Exercise description: Search the data for the string "type" and gather each line it is in.
:: The records ::
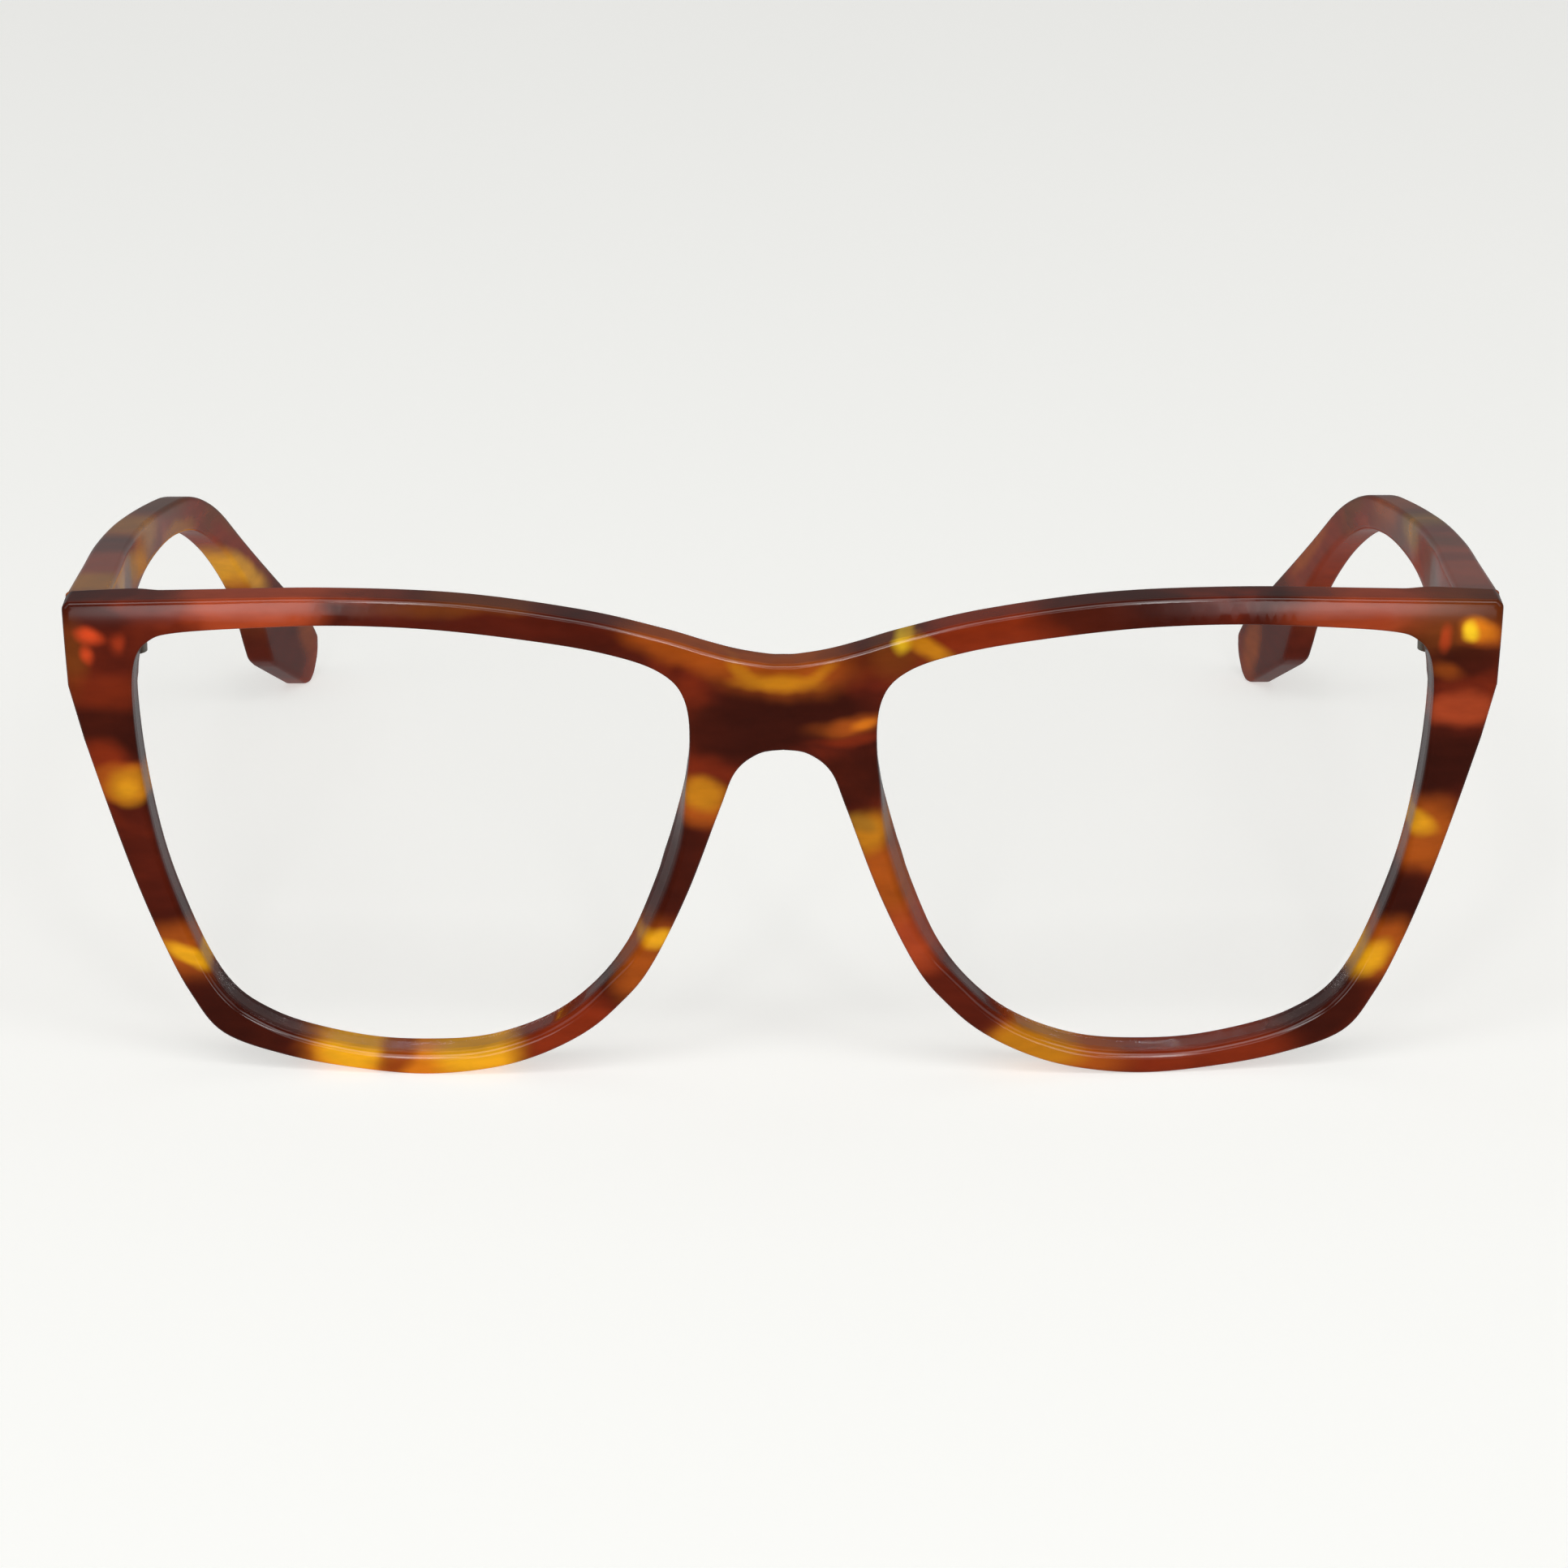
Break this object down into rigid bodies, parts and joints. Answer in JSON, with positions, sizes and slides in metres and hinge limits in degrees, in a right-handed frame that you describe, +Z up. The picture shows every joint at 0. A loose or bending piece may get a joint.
:::
:: The records ::
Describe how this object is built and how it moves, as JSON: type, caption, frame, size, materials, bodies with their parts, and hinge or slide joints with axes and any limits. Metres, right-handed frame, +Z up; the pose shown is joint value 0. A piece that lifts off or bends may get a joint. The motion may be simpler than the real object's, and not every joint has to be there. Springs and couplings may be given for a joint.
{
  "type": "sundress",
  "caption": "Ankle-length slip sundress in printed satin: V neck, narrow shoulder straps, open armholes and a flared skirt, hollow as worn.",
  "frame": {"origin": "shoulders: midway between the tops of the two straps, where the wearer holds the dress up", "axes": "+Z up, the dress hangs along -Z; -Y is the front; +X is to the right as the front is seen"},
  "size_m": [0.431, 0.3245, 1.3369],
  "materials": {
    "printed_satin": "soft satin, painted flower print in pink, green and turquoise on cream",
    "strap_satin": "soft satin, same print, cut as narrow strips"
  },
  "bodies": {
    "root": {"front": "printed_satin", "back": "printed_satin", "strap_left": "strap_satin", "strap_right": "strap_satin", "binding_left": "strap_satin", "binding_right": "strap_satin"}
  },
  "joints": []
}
:::
Result below:
Describe how this object is built and how it moves, as JSON: type, caption, frame, size, materials, bodies with their parts, and hinge or slide joints with axes and any limits. Metres, right-handed frame, +Z up; the pose shown is joint value 0. A piece that lifts off or bends may get a joint. The motion may be simpler than the real object's, and not every joint has to be there. Springs and couplings may be given for a joint.
  "type": "sundress",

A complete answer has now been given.